1 Not that I've ever turned a trick with a pony. In fact, I changed my college major from Animal Husbandry to English when I found out that I had fundamentally misunderstood what "animal husbandry" entailed, which, take my word for it, isn't that interesting or, let's just say ... "hands-on". Bummer. (<-- Totally stole this joke from Tom Lehrer. I'm pretty sure I've used it before, too.)

2 I am totally fucking with your brainpan! Because even though I think I've mentioned this "IAtW" weirdness on this here very blog before, you wouldn't have remembered it or cared about it unless you, like me, were a total Beatles Geek.

In any case, "IAtW" is a weird enough song on its own, but among its more obscure weirdnesses (an example of a less obscure one being the lyrics, which, though themselves obscure in meaning, are at least easily discernible) is the fact that John had a radio on while they were recording it and the radio was playing a BBC version of King Lear. At the 3:57 mark of the video I link to above, you can clearly hear, in the background (as long as you know its there), Oswald saying "Villain, take my purse ..." and then the rest is pretty clear too, when you know what they're saying.


  1. As the name of your blog implies, you are a four-trick pony.

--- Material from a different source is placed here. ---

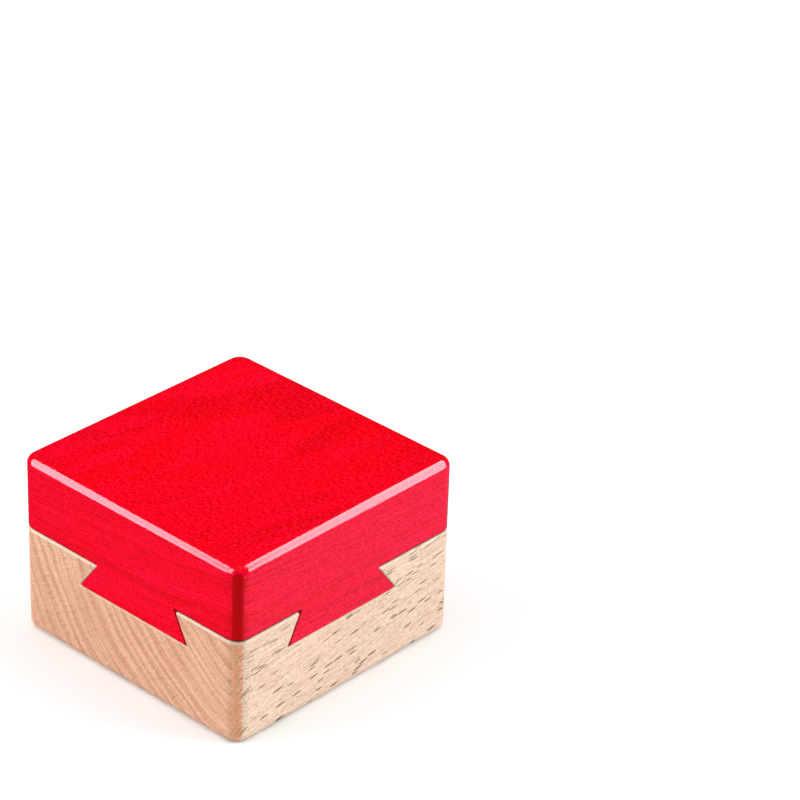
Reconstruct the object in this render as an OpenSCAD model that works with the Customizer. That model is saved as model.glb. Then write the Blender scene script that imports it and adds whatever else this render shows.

  2. Judging by the title, I had a totally different idea of what this play would be about. I figured that if Cinderella was about a girl who hung out in the fireplace with the cinders, then Cymbeline was clearly about a girl who wanted to join the high school band and amaze the football players with her cymbals. I thought it would be full of ... oh come on, you know I have no shame... cymbalism.

  3. @Teh Merry: No wonder your bike is a whoo-wer.

  4. So did you read Cymbeline or King Lear?, cuz I'm seein' a whole lotta Lear. And some Pissantio.

    There's a bluegrass-y version of "I am the Walrus" by Pert Near Sandstone that's on a Minnesota artists cover Beatles collection. It's not bad!